What you are asked to do:
Pull out every line below that holds the word "code".

>> BEGIN Material for this task

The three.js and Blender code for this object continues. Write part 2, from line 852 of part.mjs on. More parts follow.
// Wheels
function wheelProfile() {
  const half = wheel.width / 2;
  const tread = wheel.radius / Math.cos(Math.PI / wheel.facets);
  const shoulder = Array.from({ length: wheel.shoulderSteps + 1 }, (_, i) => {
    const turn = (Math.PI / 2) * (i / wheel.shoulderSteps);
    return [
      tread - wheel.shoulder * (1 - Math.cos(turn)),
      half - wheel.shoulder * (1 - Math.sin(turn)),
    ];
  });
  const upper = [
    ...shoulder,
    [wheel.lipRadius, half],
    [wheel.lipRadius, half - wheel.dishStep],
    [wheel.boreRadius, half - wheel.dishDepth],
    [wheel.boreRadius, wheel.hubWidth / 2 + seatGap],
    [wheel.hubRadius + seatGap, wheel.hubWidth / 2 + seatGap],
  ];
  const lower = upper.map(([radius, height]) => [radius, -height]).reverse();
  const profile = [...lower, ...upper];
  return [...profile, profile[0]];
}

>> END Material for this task
>> BEGIN Material for this task

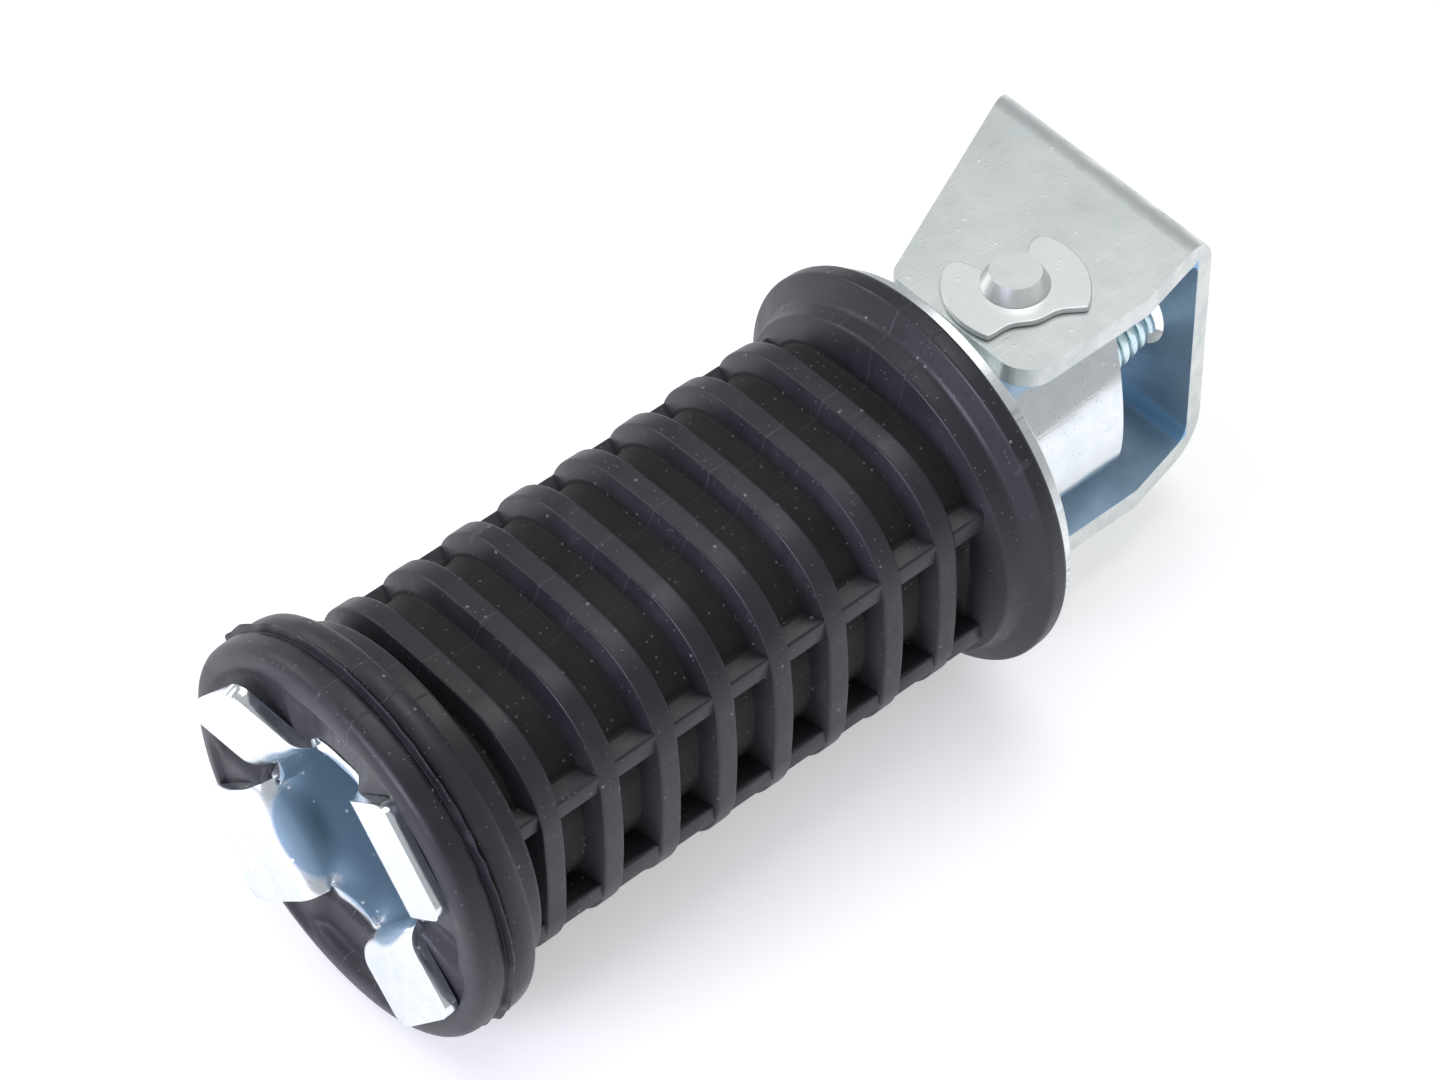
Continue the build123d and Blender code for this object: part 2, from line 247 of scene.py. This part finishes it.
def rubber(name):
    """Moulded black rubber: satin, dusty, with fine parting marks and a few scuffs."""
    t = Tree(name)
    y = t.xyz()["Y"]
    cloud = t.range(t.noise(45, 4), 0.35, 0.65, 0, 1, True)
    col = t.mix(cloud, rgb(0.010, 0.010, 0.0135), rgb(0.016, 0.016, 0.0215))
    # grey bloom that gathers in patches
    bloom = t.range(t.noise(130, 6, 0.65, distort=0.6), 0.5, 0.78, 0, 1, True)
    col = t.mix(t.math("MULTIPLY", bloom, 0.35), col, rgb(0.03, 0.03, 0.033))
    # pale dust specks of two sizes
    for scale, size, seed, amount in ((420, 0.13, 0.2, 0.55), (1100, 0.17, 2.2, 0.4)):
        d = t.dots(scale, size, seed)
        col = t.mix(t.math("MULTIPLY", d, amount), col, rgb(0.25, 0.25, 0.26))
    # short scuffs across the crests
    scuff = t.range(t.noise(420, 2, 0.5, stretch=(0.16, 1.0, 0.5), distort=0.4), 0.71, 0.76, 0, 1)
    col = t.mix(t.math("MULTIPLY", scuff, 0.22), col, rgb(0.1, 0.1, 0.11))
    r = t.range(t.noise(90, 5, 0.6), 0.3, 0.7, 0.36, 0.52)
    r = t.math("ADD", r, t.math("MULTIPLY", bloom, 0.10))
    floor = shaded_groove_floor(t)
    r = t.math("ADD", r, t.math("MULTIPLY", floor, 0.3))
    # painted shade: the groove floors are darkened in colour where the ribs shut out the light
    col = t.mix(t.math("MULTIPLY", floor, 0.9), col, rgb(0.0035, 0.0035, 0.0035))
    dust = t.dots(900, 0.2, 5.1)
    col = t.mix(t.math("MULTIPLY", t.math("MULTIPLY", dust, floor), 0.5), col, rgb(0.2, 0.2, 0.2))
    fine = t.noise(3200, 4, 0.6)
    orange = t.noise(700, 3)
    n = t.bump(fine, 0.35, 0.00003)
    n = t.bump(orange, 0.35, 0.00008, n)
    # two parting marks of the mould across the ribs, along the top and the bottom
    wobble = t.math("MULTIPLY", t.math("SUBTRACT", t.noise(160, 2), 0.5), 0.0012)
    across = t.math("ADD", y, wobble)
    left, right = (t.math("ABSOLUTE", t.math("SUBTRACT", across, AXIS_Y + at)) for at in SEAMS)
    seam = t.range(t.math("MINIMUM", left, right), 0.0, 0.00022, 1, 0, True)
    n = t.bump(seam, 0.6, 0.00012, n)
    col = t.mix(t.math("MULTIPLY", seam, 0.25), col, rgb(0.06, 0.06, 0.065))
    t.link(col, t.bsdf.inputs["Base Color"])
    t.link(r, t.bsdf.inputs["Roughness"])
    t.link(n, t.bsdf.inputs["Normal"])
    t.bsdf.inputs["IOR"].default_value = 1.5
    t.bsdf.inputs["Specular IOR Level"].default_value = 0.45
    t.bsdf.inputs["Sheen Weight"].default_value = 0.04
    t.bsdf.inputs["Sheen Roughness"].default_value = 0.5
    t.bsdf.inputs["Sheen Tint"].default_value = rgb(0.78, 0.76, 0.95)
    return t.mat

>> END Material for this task
>> BEGIN Material for this task

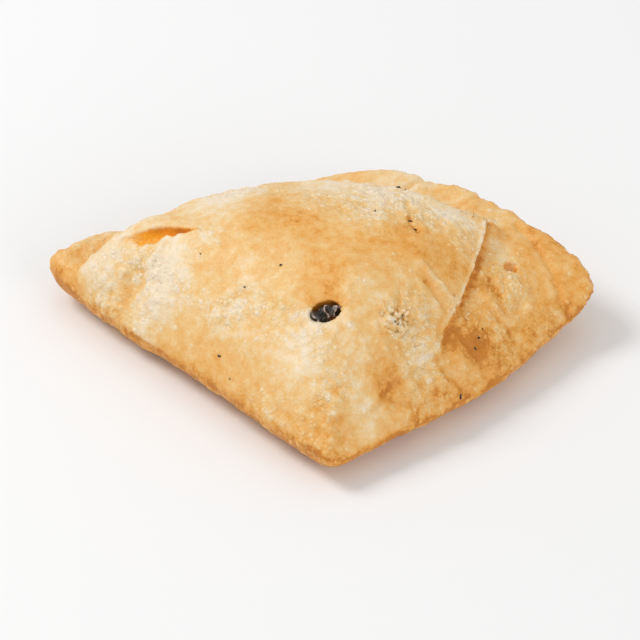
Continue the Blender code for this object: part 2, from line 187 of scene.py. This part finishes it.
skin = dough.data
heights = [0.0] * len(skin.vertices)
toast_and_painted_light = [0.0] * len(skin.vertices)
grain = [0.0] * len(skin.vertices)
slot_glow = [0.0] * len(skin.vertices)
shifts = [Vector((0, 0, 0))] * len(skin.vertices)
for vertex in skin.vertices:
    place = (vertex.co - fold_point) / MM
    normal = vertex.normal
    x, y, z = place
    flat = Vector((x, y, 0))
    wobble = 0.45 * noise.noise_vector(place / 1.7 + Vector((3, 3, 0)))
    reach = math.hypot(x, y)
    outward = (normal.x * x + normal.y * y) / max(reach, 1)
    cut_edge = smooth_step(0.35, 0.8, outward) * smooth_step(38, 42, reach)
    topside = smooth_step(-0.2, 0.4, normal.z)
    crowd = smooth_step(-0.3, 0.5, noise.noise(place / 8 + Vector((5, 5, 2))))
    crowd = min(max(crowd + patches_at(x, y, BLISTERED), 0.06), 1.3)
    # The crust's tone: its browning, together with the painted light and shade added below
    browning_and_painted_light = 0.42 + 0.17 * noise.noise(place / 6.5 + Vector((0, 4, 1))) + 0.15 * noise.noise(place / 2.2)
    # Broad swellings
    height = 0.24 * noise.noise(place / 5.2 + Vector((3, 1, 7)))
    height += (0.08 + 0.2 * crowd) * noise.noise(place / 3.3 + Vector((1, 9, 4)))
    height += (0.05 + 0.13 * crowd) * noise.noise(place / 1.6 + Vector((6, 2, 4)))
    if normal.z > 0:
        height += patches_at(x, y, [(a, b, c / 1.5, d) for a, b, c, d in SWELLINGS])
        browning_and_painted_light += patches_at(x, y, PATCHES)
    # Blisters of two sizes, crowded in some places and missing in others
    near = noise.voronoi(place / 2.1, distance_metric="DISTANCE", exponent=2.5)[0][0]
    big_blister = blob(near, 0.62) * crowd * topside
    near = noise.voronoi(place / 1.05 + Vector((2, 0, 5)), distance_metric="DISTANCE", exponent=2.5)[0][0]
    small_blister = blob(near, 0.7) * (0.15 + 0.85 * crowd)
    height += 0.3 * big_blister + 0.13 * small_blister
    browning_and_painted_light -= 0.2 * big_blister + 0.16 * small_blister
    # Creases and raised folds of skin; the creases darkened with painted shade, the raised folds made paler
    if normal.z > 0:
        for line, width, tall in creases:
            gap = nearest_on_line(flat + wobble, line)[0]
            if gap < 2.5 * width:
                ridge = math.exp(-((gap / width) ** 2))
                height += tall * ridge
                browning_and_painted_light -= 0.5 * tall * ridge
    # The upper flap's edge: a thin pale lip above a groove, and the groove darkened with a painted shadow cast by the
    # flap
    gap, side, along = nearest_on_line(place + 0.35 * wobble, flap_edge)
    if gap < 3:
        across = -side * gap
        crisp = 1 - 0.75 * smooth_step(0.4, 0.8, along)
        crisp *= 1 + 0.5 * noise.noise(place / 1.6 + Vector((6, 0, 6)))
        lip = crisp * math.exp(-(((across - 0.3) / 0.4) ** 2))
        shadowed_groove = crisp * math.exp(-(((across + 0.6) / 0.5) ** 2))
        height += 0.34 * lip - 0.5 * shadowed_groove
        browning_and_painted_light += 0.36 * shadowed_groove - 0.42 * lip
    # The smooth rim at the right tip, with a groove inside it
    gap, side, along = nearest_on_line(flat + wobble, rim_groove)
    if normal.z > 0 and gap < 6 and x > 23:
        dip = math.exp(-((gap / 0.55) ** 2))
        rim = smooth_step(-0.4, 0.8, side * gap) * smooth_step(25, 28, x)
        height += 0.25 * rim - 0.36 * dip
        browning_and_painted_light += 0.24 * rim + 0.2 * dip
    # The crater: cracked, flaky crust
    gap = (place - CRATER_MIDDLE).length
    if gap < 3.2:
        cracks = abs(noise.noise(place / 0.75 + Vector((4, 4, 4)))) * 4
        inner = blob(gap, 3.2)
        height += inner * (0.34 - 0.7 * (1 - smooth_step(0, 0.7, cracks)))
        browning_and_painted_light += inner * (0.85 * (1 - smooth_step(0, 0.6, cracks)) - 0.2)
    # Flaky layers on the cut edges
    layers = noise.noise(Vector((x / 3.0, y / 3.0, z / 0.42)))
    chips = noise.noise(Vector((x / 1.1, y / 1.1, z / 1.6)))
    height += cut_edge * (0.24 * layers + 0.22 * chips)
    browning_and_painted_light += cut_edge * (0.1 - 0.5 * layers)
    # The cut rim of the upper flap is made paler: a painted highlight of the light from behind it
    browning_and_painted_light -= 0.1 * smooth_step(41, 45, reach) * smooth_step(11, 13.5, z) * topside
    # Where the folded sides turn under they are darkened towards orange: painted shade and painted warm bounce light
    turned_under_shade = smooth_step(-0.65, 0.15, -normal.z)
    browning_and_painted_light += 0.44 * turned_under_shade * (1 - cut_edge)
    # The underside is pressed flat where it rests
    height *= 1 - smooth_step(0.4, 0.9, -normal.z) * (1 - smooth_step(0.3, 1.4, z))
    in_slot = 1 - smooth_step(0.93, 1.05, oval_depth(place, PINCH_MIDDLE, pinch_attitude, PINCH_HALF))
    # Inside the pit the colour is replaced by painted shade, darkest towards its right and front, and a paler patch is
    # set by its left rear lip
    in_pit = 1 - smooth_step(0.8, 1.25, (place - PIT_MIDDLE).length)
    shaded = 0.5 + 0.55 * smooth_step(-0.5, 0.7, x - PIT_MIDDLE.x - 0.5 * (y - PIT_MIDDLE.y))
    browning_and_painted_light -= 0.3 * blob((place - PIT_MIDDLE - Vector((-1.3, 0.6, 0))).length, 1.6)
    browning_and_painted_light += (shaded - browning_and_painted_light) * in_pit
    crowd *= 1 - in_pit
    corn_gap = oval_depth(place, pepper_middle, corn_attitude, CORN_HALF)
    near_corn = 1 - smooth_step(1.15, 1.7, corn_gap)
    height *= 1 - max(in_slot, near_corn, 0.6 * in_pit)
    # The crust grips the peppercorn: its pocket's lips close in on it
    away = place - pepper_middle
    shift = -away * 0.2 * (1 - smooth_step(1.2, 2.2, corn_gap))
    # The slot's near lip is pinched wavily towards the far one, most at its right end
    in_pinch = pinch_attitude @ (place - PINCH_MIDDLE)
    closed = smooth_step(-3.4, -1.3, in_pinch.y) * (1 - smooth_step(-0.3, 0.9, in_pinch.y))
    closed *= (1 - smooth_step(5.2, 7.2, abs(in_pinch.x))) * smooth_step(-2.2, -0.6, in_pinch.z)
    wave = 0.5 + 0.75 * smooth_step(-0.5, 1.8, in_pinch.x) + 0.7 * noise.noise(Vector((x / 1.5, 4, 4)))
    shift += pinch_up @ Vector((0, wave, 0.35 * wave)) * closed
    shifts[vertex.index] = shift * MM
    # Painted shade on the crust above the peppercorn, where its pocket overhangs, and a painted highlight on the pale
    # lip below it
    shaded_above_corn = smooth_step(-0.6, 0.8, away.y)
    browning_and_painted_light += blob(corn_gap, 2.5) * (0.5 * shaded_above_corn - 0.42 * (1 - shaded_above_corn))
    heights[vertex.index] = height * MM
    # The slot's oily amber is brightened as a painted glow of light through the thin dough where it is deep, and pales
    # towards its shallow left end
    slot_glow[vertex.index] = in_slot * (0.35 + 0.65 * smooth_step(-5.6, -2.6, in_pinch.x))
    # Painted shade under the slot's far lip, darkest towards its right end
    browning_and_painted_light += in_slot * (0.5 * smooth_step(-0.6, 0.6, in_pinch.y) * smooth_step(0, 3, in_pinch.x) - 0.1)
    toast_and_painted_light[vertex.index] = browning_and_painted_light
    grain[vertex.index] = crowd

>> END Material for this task

Written solution:
The three.js and Blender code for this object continues. Write part 2, from line 852 of part.mjs on. More parts follow.
Continue the build123d and Blender code for this object: part 2, from line 247 of scene.py. This part finishes it.
Continue the Blender code for this object: part 2, from line 187 of scene.py. This part finishes it.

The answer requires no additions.